European companies need to more than double their annual investments in green technologies if the EU is to reach its net-zero emissions target by 2050 — and doing so would be “significantly” profitable for them, according to CDP.

CDP — a not-for-profit organisaion formerly known as the Carbon Disclosure Project — analysed the expenditure and carbon emissions from 882 European companies representing 76% of Europe’s market capitalisation and concluded that their annual low-carbon capital investments would need to grow from €59bn ($64.2bn) in 2019 to about €122bn a year to hit the net-zero target by mid-century.

But such a move — which would increase their capital expenditure on green investments from 12% to 25% — would add more than €40bn these companies’ bottom lines.

“The most profitable emissions reduction initiatives were investments in energy efficiency processes, yielding average profits of more than €27 per tonne [of] CO2 [emissions], but significant abatement profits were also anticipated from investments in transport electrification and low-carbon energy,” said CDP report, entitled Doubling Down: Europe’s low-carbon investment opportunity.

“Companies also identified €1.22trn of new revenue opportunities from low-carbon goods and services — more than six times the investment needed to realise them.”

The study shows that €43bn was spent on clean-transport R&D in 2019, with European utilities investing €45bn in renewables, infrastructure and “enabling technologies such as demand-side response programmes and digitalisation”.

In fact, half of all low-carbon investment last year was spent in the transport sector, with 38% in the energy industry and only 5% in what CDP refers to as the “high-emitting materials” industries, which includes cement, steel and mining.

The report adds that only 0.2% of green investment was spent on carbon capture, utilisation and storage, and 0.1% on hydrogen, raising questions about the oil & gas sector’s intentions to decarbonise.

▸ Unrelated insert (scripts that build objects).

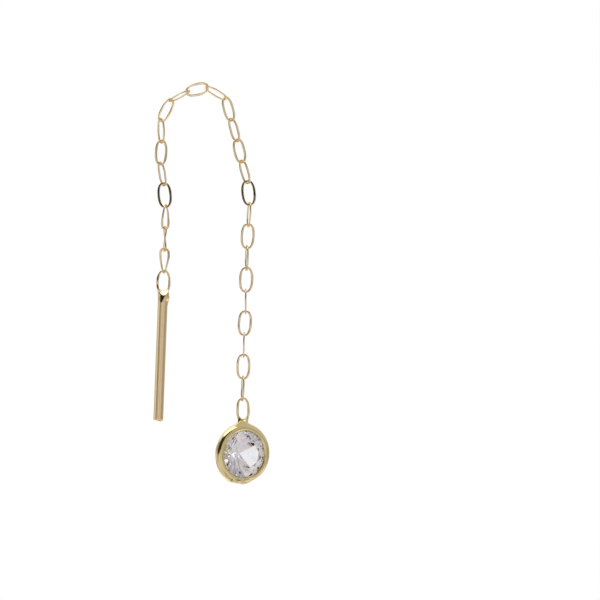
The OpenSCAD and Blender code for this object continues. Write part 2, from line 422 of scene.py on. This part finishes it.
gold = {name: goldFinish(name, spec, surfaceDetail) for name, spec in finishes.items()}


facets = {
    "ior": 1.80,
    "cells": 6, "seed": 0.37,  # how finely a facet's direction picks its painted tint, and from where
    # painted reflections: the tints for a chance of 0 to 1, pale pastels and a darker grey that stand in for
    # what the clear stone reflects
    "paintedTints": [(0.0, (1.0, 1.0, 1.0)), (0.4, (0.97, 0.97, 1.0)), (0.62, (0.84, 0.83, 0.90)),
              (0.78, (0.98, 0.91, 0.88)), (1.0, (0.90, 0.90, 0.97))],
}


def cutStone(spec):
    material = bpy.data.materials.new("clearStone")
    glass = Shader(material)
    # painted reflection and shade: each facet takes a tint by its direction, for reflected colour and darker
    # facets in the clear stone
    facet = glass.add("TexCoord", output="Normal") * spec["cells"] + spec["seed"]
    facet = glass.add("VectorMath", {"operation": "FLOOR"}, {0: facet})
    chance = glass.add("TexWhiteNoise", {"noise_dimensions": "3D"}, {"Vector": facet})
    paintedTint = glass.add("ValToRGB", {"stops": spec["paintedTints"]}, {"Fac": chance})
    surface = glass.add("BsdfPrincipled", {}, {
        "Base Color": paintedTint, "Roughness": 0.0, "IOR": spec["ior"], "Transmission Weight": 1.0})
    glass.add("OutputMaterial", {}, {"Surface": surface})
    stone = frame["nodes"]["stone"]
    stone.data.materials.clear()
    stone.data.materials.append(material)


cutStone(facets)
print("finishes made")


# Chain links: finer copies of the CAD links, from the frame of each one's own corners

link = {
    "fullness": 2.4, "section": 3.6,  # roundness of the outline and of the wire, where 2 is an ellipse
    "around": 72, "across": 14,  # corners along the wire and round it
    "thin": 0.93,  # of the CAD wire's thickness
    "seam": 0.06, "seamWidth": 0.03,  # the solder bead on one side, as shares of the wire and of a turn
    "seamAt": 80, "seamStep": 17, "seamSteps": 3,  # its place in degrees, and its shift over three links
    "wave": 0.005, "waves": 7,  # how far the wire wavers from its plane, in millimetres, and how often
    "waveShift": 7,  # how much faster than the seam the waves go round from link to link
    "wearAndPaintedBounceEnds": (0.72, 0.98),  # where along a link its ends begin to wear and are fully worn; there the chain also gets painted amber for light bounced between links
    "middle": 0.3,  # the share of a link's half size that is measured as its middle
}
squareLinks = (4, 16)  # two links with flatter faces
squareShape = {"section": 7.0, "wave": 0}
linkCharacter = {  # twist in degrees, egg, which widens the end at the next link, and waist, which narrows it
    1: {"twist": 28, "egg": 0.25}, 2: {"twist": 40, "waist": 0.1}, 3: {"twist": 25, "egg": -0.1},
    18: {"waist": 0.045}, 20: {"waist": 0.022}, 22: {"waist": 0.035}, 24: {"waist": 0.045},
}
linkRoll = {  # how far a link has rolled about its own length, degrees
    5: 13, 7: 4.5, 8: -3.25, 10: 4, 11: -3.75, 12: 7.5, 13: -8.5, 14: 12, 15: -9.25, 17: -5.75,
}


def ownAxes(spots):  # length, width and thickness directions
    centred = spots - spots.mean(axis=0)
    return np.linalg.eigh(centred.T @ centred)[1].T[::-1]


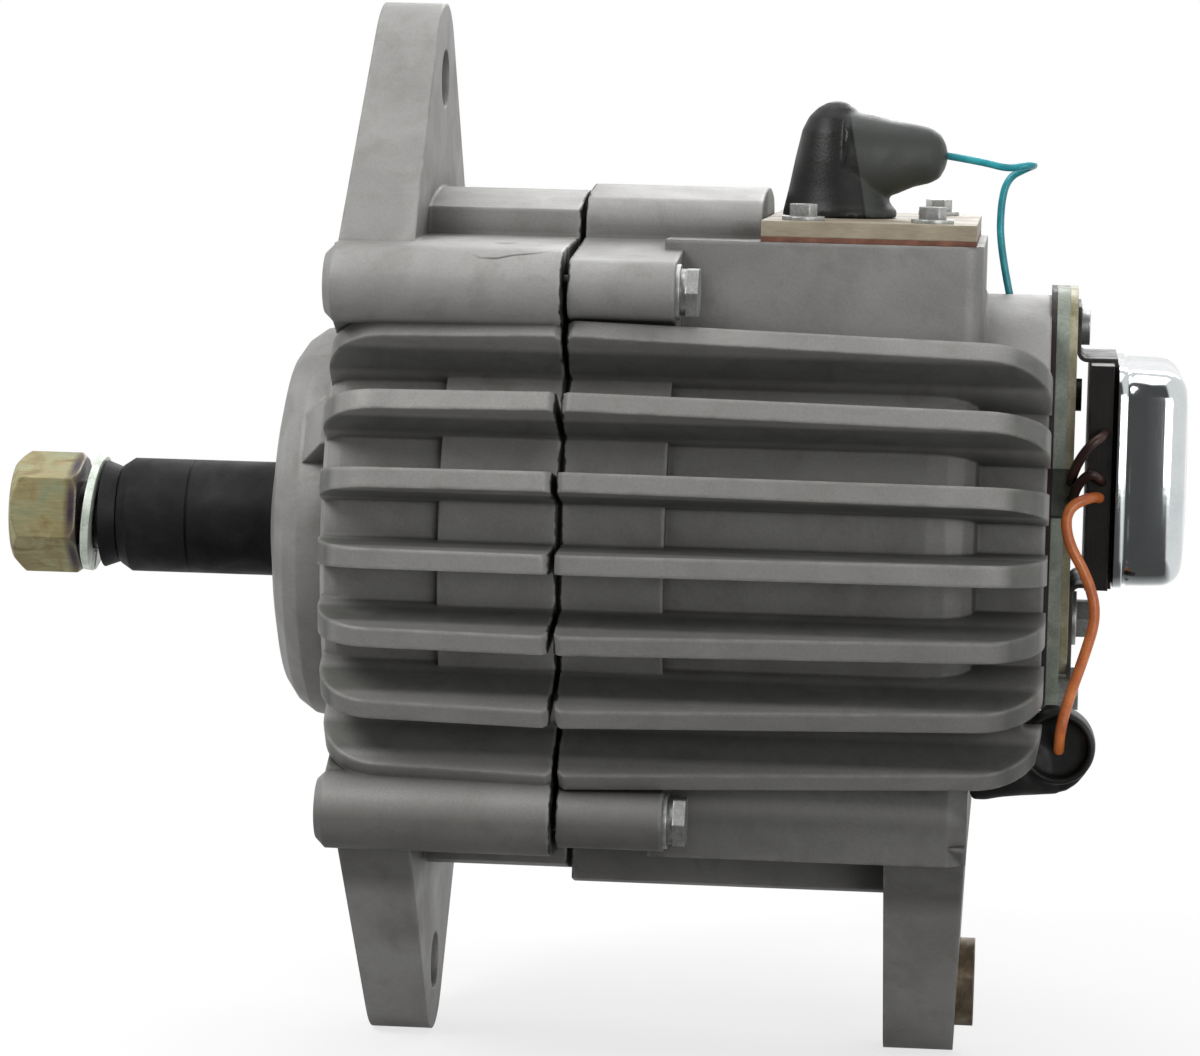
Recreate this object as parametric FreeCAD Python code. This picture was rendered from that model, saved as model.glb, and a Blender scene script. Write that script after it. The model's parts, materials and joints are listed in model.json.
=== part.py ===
import FreeCAD, Part
import math
import os

V = FreeCAD.Vector

# Sealed brush alternator with ribbed cast housings, sizes in millimetres.
# The origin is on the shaft axis in the drive end face. +X runs along the shaft to the
# regulator, +Z to the adjusting ear and -Y to the side with the leads.

# Running fits and seats
running_gap = 0.05
press_gap = 0.01
seat_gap = 0.3
bolt_gap = 0.3
end_room = 1.0

# How far a cutting tool passes the piece it cuts
over = 1.0

# Lengths along the shaft
joint_x = 70.5
barrel_front_x = 18.0
rear_housing_long = 103.7
rear_face_x = joint_x + rear_housing_long
drum_long = 14.4
barrel_rear_x = rear_face_x - drum_long
joint_seal_thick = 0.8
seal_inset = 1.2
fin_gap = 0.6

# Stator, which the housings are cast round
stator_long = 40.0
stator_od = 115.0
stator_step = 3.0
slot_count = 36
slot_wide = 3.6
slot_deep = 11.0
back_iron = 6.5

# Barrel of the housings
barrel_wall = 4.1
barrel_r = stator_od / 2 + barrel_wall
barrel_corner = 4.0
band_rise = 2.0
band_front_reach = 26.1
band_rear_reach = 22.6
wall = 4.5
drum_step = 5.6
rear_drum_r = barrel_r - drum_step
rear_wall = 4.6
rear_round_long = 11.0
rear_round_steps = 4

# Cooling ribs, seven on each side
rib_count = 7
rib_pitch_deg = 12.82
rib_high = 17.2
rib_front_fall = 1.9
rib_rear_fall = 4.9
rib_crest_joint_r = barrel_r + rib_high
rib_crest_front_r = rib_crest_joint_r - rib_front_fall
rib_crest_rear_r = rib_crest_joint_r - rib_rear_fall
rib_crest_thick = 4.2
rib_root_thick = 6.4
rib_front_corner = 13.0
rib_rear_corner = 15.0
rib_front_inset = 0.7
rib_front_x = barrel_front_x + rib_front_inset
rib_past_drum = 0.6
rib_end_x = rear_face_x + rib_past_drum
rib_end_bevel = 1.4

# Top and bottom pads with their shoulders
pad_half_y = 24.0
pad_front_high = 15.4
pad_rear_high = 16.9
pad_low_high = 18.4
pad_front_r = barrel_r + pad_front_high
pad_rear_r = barrel_r + pad_rear_high
pad_low_r = barrel_r + pad_low_high
pad_front_x = 24.0
pad_top_end_x = 110.0
shoulder_high = 5.7
shoulder_z = barrel_r + shoulder_high
pad_rear_round = 6.0
pad_sunk = 21.6
pad_low_z = barrel_r - pad_sunk
pad_foot_step = 2.0
shoulder_foot_y_share = 0.714
shoulder_foot_z_share = 0.682
shoulder_foot_y = shoulder_foot_y_share * barrel_r
shoulder_foot_z = shoulder_foot_z_share * barrel_r
shoulder_front_x = 20.0

# Through bolts at the four corners, just outside the rib crests
bolt_past_ribs = 1.95
bolt_circle_r = rib_crest_joint_r + bolt_past_ribs
bolt_place_deg = 45.1
bolt_y = bolt_circle_r * math.cos(math.radians(bolt_place_deg))
bolt_z = bolt_circle_r * math.sin(math.radians(bolt_place_deg))
bolt_d = 6.0
bolt_head_flats = 10.0
bolt_head_high = 2.7
flat_washer_thick = 1.0
split_washer_thick = 1.2
flat_washer_d = 12.0
split_washer_d = 10.0
front_boss_r = 8.6
rear_boss_r = 6.6
front_boss_x = 18.4
front_boss_bevel = 2.0
rear_boss_long = 23.5
rear_boss_end_x = joint_x + rear_boss_long
bolt_thread_depth = 34.0
bolt_end_gap = 2.0
bolt_face_deep = 14.0

# Adjusting ear on top
ear_front_base_x = 19.0
ear_front_lean = 3.3
ear_rear_x = 36.0
ear_bore_high = 39.8
ear_bore_z = barrel_r + ear_bore_high
ear_tip_r = 16.8
ear_base_half_y = 50.0
lug_base_high = 0.4
ear_base_z = barrel_r + lug_base_high
ear_bore_d = 13.0

# Mounting feet below
foot_bore_deep = 39.4
foot_bore_z = barrel_r + foot_bore_deep
foot_tip_r = 15.7
foot_bore_d = 13.0
foot_base_half_y = 50.0
foot_base_z = barrel_r + lug_base_high
front_foot_x = 20.8
front_foot_lean = 3.0
feet_spacing = 104.0
front_foot_rear_x = 37.4
rear_foot_thick = 17.7
rear_foot_lean = 2.0
hinge_bush_d = 20.0
hinge_bush_out = 4.4
hinge_bush_in = 0.6

# Drive end dome, bearing seat and seal
dome_curve = ((0.0, 14.5), (1.6, 23.0), (3.2, 32.0), (4.6, 38.0), (7.0, 41.5), (10.5, 44.0))
dome_r = 45.5
gusset_places_deg = (-60.0, 60.0)
gusset_thick = 12.0
gusset_out_r = 54.0
gusset_front_x = 5.5
gusset_in_r = 33.0
gusset_rise = 11.0
gusset_low_r = 40.0
gusset_foot = 4.0
front_bearing_x = 6.5
cavity_wall = 5.0

# Front bearing, sealed deep groove
bearing_bore = 17.0
front_bearing_od = 47.0
front_bearing_wide = 14.0
inner_ring_od = 26.4

# Rear bearing, drawn cup with needle rollers
roller_d = 3.0
cup_thick = 1.5
cup_wide = 16.0
rear_bearing_deep = 43.2
rear_bearing_x = rear_face_x - rear_bearing_deep
rear_hub_r = 19.0
web_before_cup = 3.0
rear_web_x = rear_bearing_x - web_before_cup
rear_web_thick = 6.0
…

“In the public sphere, policies must address the unfavorable economics of immature low-carbon technologies, enable companies to overcome threats to existing revenue models, and provide sufficient, long-term certainty for large transformational investments in capital-intensive breakthrough technologies,” the report says.

“Increased public financing is required to de-risk private investment and support the development of new infrastructure.

“Action on policies and regulation must be matched by action in the private sector, where the decisions to lend and invest will be taken… Among financial institutions, continued innovation in green financial products is needed, in particular to ensure the transition financing needs of ‘brown’ sectors are met.”

According to a recent report by BloombergNEF, electrification of the transport, heating and heavy-emitting industries — including switching to renewables-powered green hydrogen — could reduce greenhouse gas emissions by 60% by 2050.